Calcium channel subtypes for cholinergic and nonadrenergic noncholinergic neurotransmission in isolated guinea pig trachea.

The Ca(2+) channel subtypes in the neurotransmission of isolated guinea pig trachea were elucidated by monitoring the effects of specific Ca(2+) channel blockers on cholinergic contractions and nonadrenergic noncholinergic (NANC) relaxation elicited by electrical field stimulation (EFS). In isolated guinea pig trachea, cholinergic contractile responses to low- and high-frequency EFS were inhibited by the selective N-type calcium channel blocker, ω-conotoxin MVIIA. ω-Agatoxin IVA (a selective P-type blocker), ω-conotoxin MVIIC (a nonselective N-, Q-, and P-type blocker), and nifedipine (a selective L-type blocker) were ineffective, whereas Ni(2+) (a T- and R-type blocker) facilitated cholinergic contractions and produced a late contracture when its concentration exceeded 30 μM. The more the concentration of Ni(2+) increased, the greater the number of incidences and the late contracture areas which occurred. Late contracture did not seem to be due to the effects of acetylcholine, tachykinins, or other polypeptides, but disappeared in the absence of indomethacin. The NANC relaxant responses elicited by the low- and high-frequency EFS were inhibited by ω-conotoxin MVIIA or Ni(2+), but unaffected by ω-Agatoxin IVA, ω-conotoxin MVIIC, and nifedipine.

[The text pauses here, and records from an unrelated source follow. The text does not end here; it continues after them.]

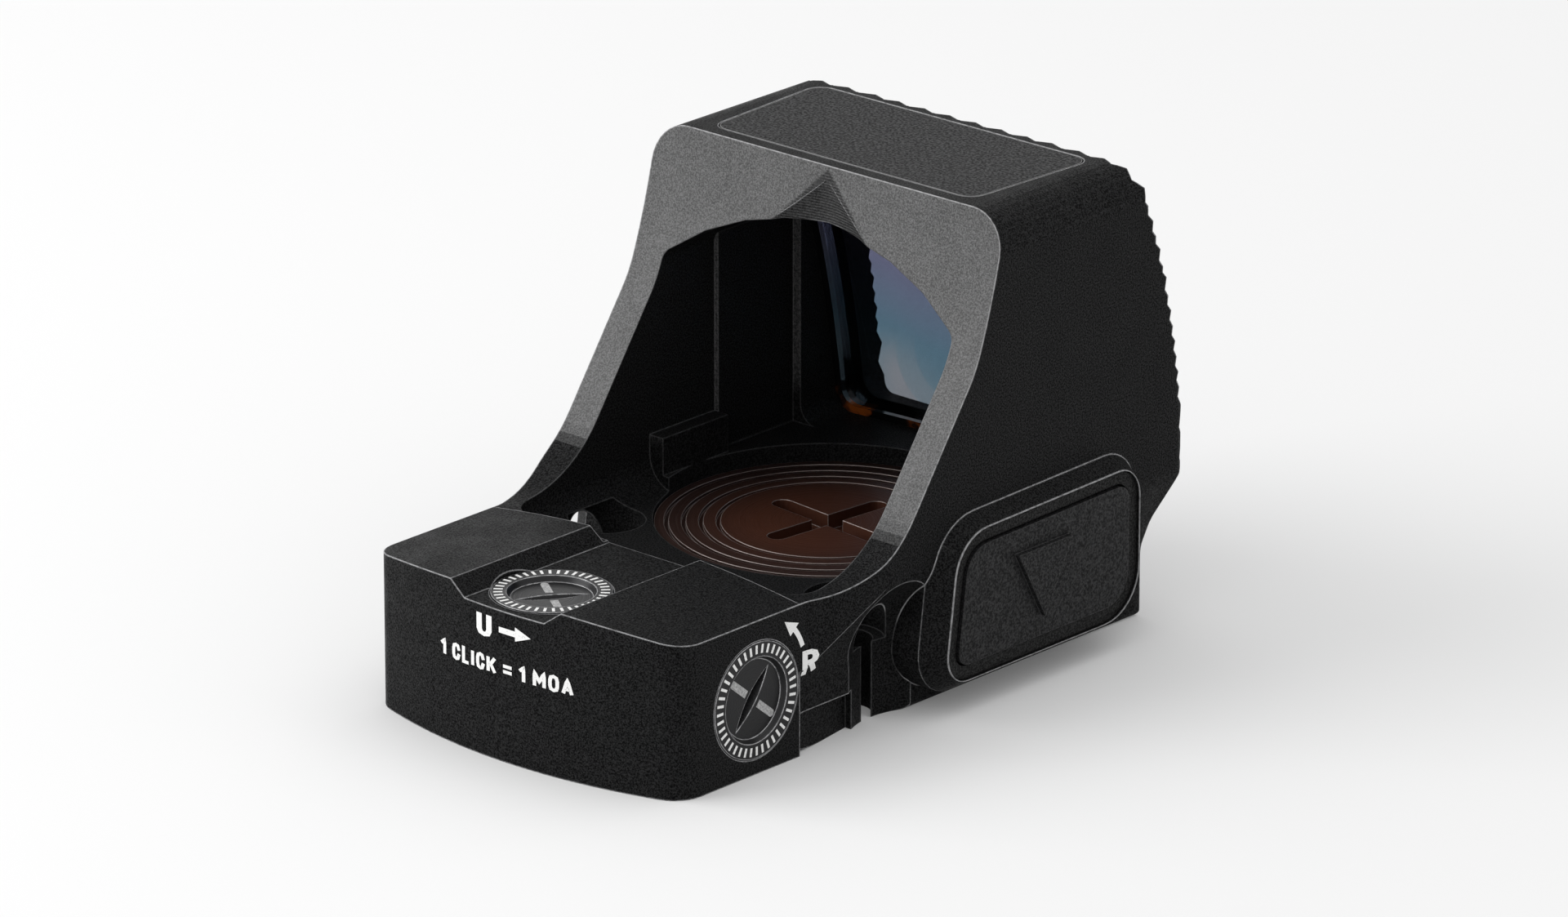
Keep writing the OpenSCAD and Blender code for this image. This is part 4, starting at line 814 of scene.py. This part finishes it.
class SIGHT_OT_stage(bpy.types.Operator):
    """Builds the floor, surround, lamps and camera"""
    bl_idname = "sight.stage"
    bl_label = "Stage"

    def execute(self, context):
        scene, stage = context.scene, context.scene.sight_stage
        self.camera(scene, stage)
        self.floor(scene)
        self.surround(scene, stage)
        self.lamps(scene, stage)
        scene.view_settings.view_transform = "Standard"
        return {"FINISHED"}

    def camera(self, scene, stage):
        """A long lens behind the sight, to its right and above it."""
        lens = bpy.data.cameras.new("camera")
        lens.lens, lens.sensor_width = CAMERA_FOCAL, CAMERA_SENSOR
        lens.clip_start, lens.clip_end = 0.01, 20.0
        camera = bpy.data.objects.new("camera", lens)
        scene.collection.objects.link(camera)
        camera.location = CAMERA_AT
        camera.rotation_euler = (math.pi / 2 - stage.elevation, 0, stage.heading)
        scene.camera = camera

    def floor(self, scene):
        """A square floor, flat at the object's lowest level."""
        corners = np.array([[-1, -1, 0], [1, -1, 0], [1, 1, 0], [-1, 1, 0]]) * FLOOR_HALF
        mesh = bpy.data.meshes.new("floor")
        mesh.from_pydata((corners + [0, 0, HOUSING_LOW.z]).tolist(), [], [[0, 1, 2, 3]])
        floor = bpy.data.objects.new("floor", mesh)
        scene.collection.objects.link(floor)
        s = Shader("floor_white")
        s.set(Base_Color=rgba([FLOOR_WHITE] * 3), Roughness=0.9, Specular_IOR_Level=0.0)
        path = s.node("LightPath").outputs
        seen = path["Is Camera Ray"]
        for kind in ("Is Glossy Ray", "Is Transmission Ray"):
            seen = s.math("MAXIMUM", seen, path[kind])
        lift = s.node("Emission", {"Color": (1, 1, 1, 1), "Strength": s.math("MULTIPLY", seen, FLOOR_LIFT)})
        both = s.node("AddShader", {0: s.surface.outputs[0], 1: lift.outputs[0]})
        s.put(s.output, "Surface", both.outputs[0])
        mesh.materials.append(s.material)

    def surround(self, scene, stage):
        """Even surround: white to the camera, in gloss and through glass, softer as a light."""
        world = bpy.data.worlds.new("surround")
        world.use_nodes = True
        tree = world.node_tree
        back = tree.nodes["Background"]
        path = tree.nodes.new("ShaderNodeLightPath")
        seen = path.outputs["Is Camera Ray"]
        for kind in ("Is Glossy Ray", "Is Transmission Ray"):
            either = tree.nodes.new("ShaderNodeMath")
            either.operation = "MAXIMUM"
            tree.links.new(seen, either.inputs[0])
            tree.links.new(path.outputs[kind], either.inputs[1])
            seen = either.outputs[0]
        level = tree.nodes.new("ShaderNodeMapRange")
        tree.links.new(seen, level.inputs["Value"])
        level.inputs["To Min"].default_value = stage.surround
        level.inputs["To Max"].default_value = 1.0
        tree.links.new(level.outputs["Result"], back.inputs["Strength"])
        back.inputs["Color"].default_value = (1, 1, 1, 1)
        scene.world = world

    def lamps(self, scene, stage):
        """A large low lamp behind the left shoulder and a weaker one overhead, both aimed at the middle."""
        for name, toward, distance, width, height, power in (
                ("key", (-0.62, -0.60, 0.42), 0.45, 0.35, 0.42, stage.key_power),
                ("overhead", (0.15, 0.25, 1.0), 0.6, 0.5, 0.5, stage.fill_power)):
            data = bpy.data.lights.new(name, "AREA")
            data.shape = "RECTANGLE"
            data.size, data.size_y, data.energy = width, height, power
            lamp = bpy.data.objects.new(name, data)
            scene.collection.objects.link(lamp)
            direction = Vector(toward).normalized()
            lamp.location = AIM + direction * distance
            lamp.rotation_euler = direction.to_track_quat("Z", "Y").to_euler()


class SIGHT_PT_looks(bpy.types.Panel):
    """Lists the sight's finishes, marks and stage"""
    bl_label = "Sight"
    bl_idname = "SIGHT_PT_looks"
    bl_space_type = "VIEW_3D"
    bl_region_type = "UI"
    bl_category = "Sight"

    def draw(self, context):
        scene = context.scene
        for title, group in (("Finishes", scene.sight_finish), ("Marks", scene.sight_marks),
                             ("Stage", scene.sight_stage)):
            box = self.layout.box()
            box.label(text=title)
            for name in group.__annotations__:
                box.prop(group, name)
        for operator in OPERATORS:
            self.layout.operator(operator.bl_idname)


OPERATORS = (SIGHT_OT_finish_metal, SIGHT_OT_finish_polymer, SIGHT_OT_finish_optics,
             SIGHT_OT_finish_works, SIGHT_OT_print_marks, SIGHT_OT_adjuster_scales, SIGHT_OT_stage)
CLASSES = (FinishSettings, MarkSettings, StageSettings, *OPERATORS, SIGHT_PT_looks)


def register():
    for cls in CLASSES:
        bpy.utils.register_class(cls)
    bpy.types.Scene.sight_finish = bpy.props.PointerProperty(type=FinishSettings)
    bpy.types.Scene.sight_marks = bpy.props.PointerProperty(type=MarkSettings)
    bpy.types.Scene.sight_stage = bpy.props.PointerProperty(type=StageSettings)


def unregister():
    del bpy.types.Scene.sight_stage
    del bpy.types.Scene.sight_marks
    del bpy.types.Scene.sight_finish
    for cls in reversed(CLASSES):
        bpy.utils.unregister_class(cls)


def main():
    register()
    for operator in OPERATORS:
        group, name = operator.bl_idname.split(".")
        if getattr(getattr(bpy.ops, group), name)() != {"FINISHED"}:
            raise RuntimeError(operator.bl_label + " did not finish")


if __name__ == "__main__":
    main()
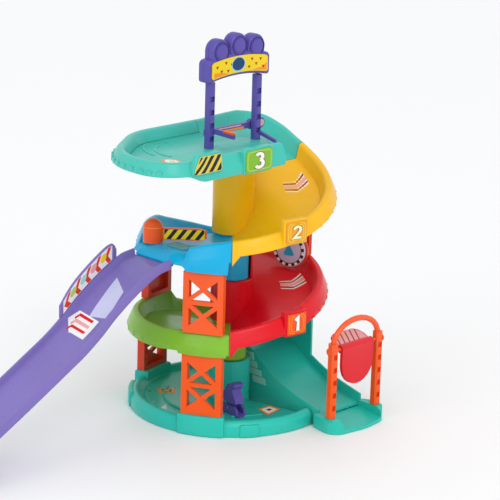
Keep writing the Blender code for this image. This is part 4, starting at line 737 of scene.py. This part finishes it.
# Base: dish, sockets, ribs and prints
rows = []
t, r = WALL, TRACK_R + 2.0
for d in stations(BACK + SEAM, 371.0):
    rows.append(put([(HUB_R + FIT, BASE_FLOOR), (r - 14, BASE_FLOOR), (r - 9, BASE_RIM), (r - 4, BASE_RIM),
                     (r, BASE_RIM - 5), (r, 0), (r - t, 0), (r - t, BASE_RIM - 6), (r - 5, BASE_RIM - t),
                     (r - 8, BASE_RIM - t), (r - 12.5, BASE_FLOOR - t), (HUB_R + FIT, BASE_FLOOR - t)],
                    d, 0.0, 1.6))
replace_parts(piece("base_dish", loft(rows), "teal"), "base_dish")
for name, mid in (("front", FRONT_T), ("rear", REAR_T)):
    piece(name + "_socket", arc_block(90.0, TRACK_R + FLARE, mid - SOCKET, mid + SOCKET, 0.0, 21.0), "teal",
          bevel=1.5)
for name, d0, d1, z1 in (("left_boss", 213.0, 236.0, 15.6), ("front_panel", 322.0, 333.0, 13.0)):
    piece(name, arc_block(r - 4.0, r + 1.6, d0, d1, 0.2, z1), "teal", bevel=1.2)
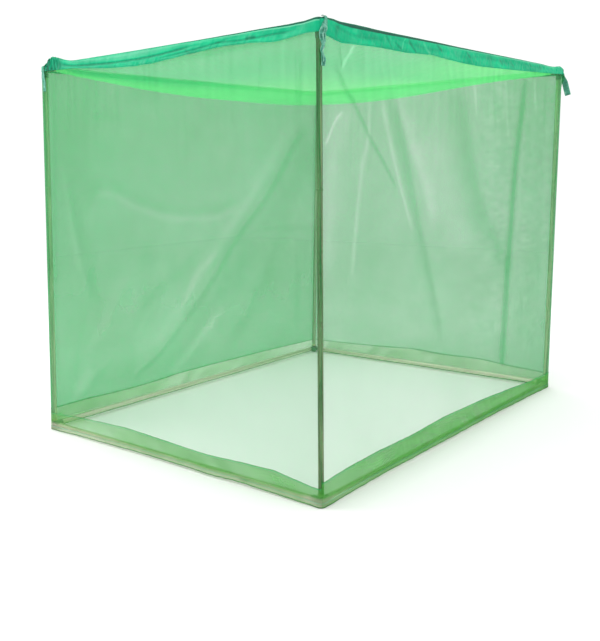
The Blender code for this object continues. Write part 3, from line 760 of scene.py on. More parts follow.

In the absence of indomethacin, Ni(2+) did not alter the ω-conotoxin MVIIA (100 nM)-resistant component of cholinergic contraction, but significantly further inhibited that of NANC relaxation. These results suggest that in isolated guinea pig trachea, cholinergic contraction is regulated by N-type calcium channels which may mask T- and R-type calcium channels and may be co-modulated by both, while NANC relaxation is mainly and independently controlled by N-, T-, and R-type calcium channels.